■ **Required work**
Each line containing the word "imported" needs to be copied.

>> Begin Available records

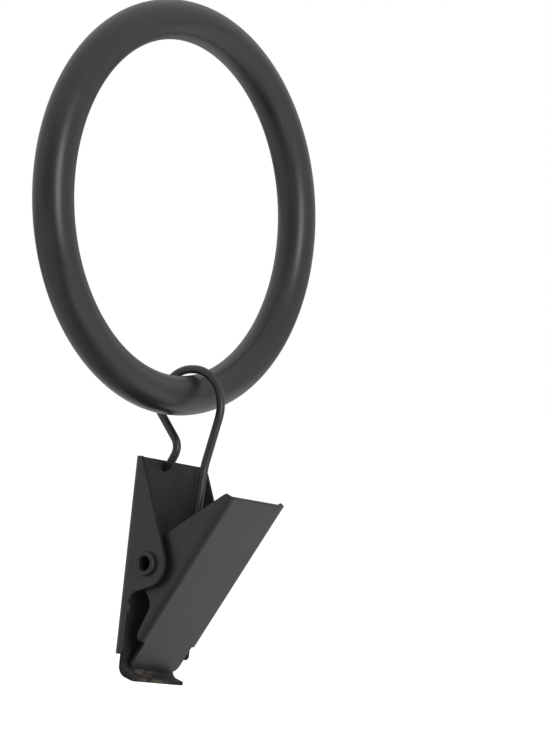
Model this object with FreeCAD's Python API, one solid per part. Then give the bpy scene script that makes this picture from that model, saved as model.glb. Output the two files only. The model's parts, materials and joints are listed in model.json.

>> End Available records
>> Begin Available records

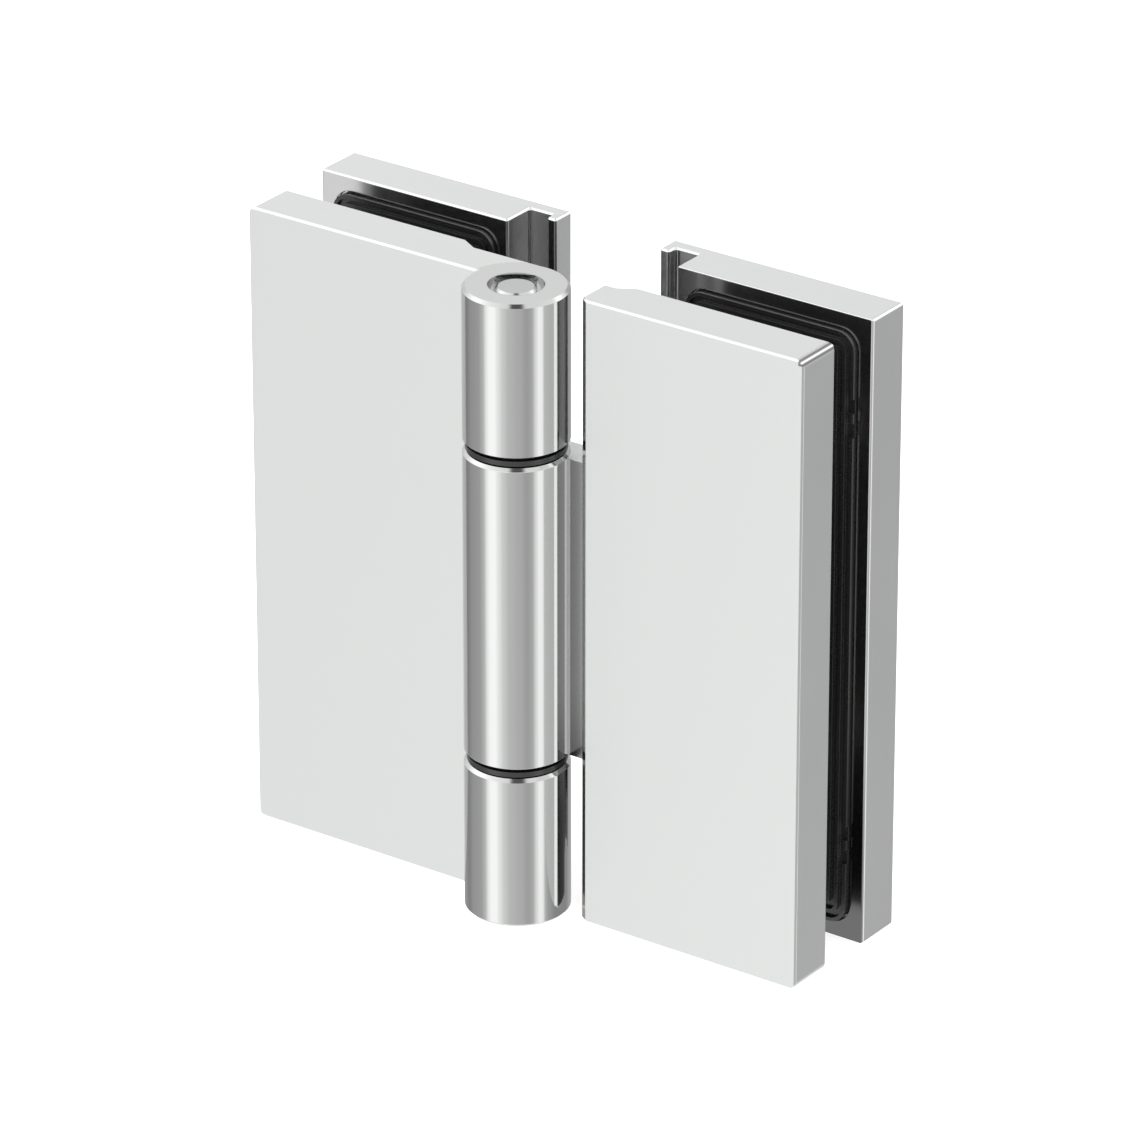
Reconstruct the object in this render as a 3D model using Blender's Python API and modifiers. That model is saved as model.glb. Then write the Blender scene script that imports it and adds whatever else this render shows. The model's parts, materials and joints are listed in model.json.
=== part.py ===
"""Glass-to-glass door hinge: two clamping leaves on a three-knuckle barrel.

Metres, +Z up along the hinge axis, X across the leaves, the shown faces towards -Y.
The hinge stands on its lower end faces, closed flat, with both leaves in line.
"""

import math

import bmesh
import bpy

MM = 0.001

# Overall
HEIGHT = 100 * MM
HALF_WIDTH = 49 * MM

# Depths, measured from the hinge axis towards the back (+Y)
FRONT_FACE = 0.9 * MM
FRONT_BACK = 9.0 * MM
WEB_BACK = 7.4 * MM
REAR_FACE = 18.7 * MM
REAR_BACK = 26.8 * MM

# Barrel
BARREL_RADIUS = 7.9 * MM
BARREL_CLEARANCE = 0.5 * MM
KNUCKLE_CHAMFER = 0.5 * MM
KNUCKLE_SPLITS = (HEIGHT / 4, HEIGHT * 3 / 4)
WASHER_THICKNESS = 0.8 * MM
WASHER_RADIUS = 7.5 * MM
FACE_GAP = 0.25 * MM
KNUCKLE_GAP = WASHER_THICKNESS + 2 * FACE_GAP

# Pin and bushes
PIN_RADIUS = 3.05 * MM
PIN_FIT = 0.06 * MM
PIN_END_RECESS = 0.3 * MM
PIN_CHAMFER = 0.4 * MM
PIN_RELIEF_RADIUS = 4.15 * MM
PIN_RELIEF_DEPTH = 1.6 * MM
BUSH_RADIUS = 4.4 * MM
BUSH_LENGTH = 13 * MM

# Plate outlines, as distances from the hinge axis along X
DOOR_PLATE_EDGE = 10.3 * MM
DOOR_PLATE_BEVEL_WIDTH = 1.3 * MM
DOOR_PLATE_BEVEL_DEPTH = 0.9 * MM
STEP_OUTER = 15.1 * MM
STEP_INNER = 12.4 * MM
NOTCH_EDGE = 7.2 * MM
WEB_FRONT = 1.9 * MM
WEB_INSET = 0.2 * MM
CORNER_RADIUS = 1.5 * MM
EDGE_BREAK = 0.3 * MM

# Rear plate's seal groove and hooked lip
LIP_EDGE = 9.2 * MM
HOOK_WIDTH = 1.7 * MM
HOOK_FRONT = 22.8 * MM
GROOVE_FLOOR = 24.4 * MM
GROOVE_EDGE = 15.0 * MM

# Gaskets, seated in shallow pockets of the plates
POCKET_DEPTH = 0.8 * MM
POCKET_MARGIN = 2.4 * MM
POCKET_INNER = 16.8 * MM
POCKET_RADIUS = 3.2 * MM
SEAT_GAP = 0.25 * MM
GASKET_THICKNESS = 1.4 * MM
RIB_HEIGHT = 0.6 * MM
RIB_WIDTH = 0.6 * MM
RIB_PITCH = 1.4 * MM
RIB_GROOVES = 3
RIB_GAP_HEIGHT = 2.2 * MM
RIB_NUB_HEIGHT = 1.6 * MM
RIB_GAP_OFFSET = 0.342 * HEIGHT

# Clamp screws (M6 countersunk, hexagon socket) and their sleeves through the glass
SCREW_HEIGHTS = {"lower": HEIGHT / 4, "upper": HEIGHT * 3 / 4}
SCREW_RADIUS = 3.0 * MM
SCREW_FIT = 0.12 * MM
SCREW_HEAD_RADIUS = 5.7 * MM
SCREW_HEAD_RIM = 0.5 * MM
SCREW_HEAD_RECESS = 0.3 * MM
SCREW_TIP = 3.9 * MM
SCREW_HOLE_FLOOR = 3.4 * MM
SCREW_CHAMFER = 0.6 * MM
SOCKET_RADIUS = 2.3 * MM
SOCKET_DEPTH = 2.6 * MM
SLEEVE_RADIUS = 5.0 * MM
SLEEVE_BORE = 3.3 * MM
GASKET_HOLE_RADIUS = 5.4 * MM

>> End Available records
>> Begin Available records

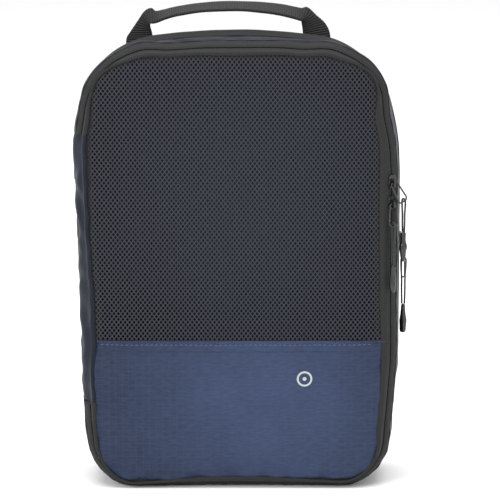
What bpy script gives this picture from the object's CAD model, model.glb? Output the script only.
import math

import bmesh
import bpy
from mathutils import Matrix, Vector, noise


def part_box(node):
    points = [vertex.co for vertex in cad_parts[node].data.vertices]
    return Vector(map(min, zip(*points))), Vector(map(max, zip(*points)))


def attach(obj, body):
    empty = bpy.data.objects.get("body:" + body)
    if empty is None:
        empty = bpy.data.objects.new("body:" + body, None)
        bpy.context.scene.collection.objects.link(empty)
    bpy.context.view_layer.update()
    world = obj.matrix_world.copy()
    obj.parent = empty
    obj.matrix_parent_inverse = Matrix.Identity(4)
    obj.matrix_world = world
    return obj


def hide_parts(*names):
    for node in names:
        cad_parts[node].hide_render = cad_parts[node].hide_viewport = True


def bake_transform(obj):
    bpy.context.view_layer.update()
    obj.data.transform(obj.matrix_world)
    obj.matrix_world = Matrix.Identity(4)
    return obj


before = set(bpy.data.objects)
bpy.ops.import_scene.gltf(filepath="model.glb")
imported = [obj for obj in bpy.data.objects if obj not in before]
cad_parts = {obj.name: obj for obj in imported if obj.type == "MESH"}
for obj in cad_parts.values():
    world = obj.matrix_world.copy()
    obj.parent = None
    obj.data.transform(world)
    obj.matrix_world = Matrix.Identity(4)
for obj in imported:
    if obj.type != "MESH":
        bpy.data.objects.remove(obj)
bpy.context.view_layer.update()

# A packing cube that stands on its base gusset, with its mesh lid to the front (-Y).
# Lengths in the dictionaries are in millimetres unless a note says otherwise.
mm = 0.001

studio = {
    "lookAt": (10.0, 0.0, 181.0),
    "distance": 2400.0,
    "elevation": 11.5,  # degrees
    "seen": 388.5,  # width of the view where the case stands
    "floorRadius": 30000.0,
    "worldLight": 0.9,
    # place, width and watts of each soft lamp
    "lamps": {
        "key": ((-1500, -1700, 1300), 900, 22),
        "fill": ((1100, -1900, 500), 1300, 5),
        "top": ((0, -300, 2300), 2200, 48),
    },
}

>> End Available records

■ **Task output**
imported = [obj for obj in bpy.data.objects if obj not in before]
cad_parts = {obj.name: obj for obj in imported if obj.type == "MESH"}
for obj in imported:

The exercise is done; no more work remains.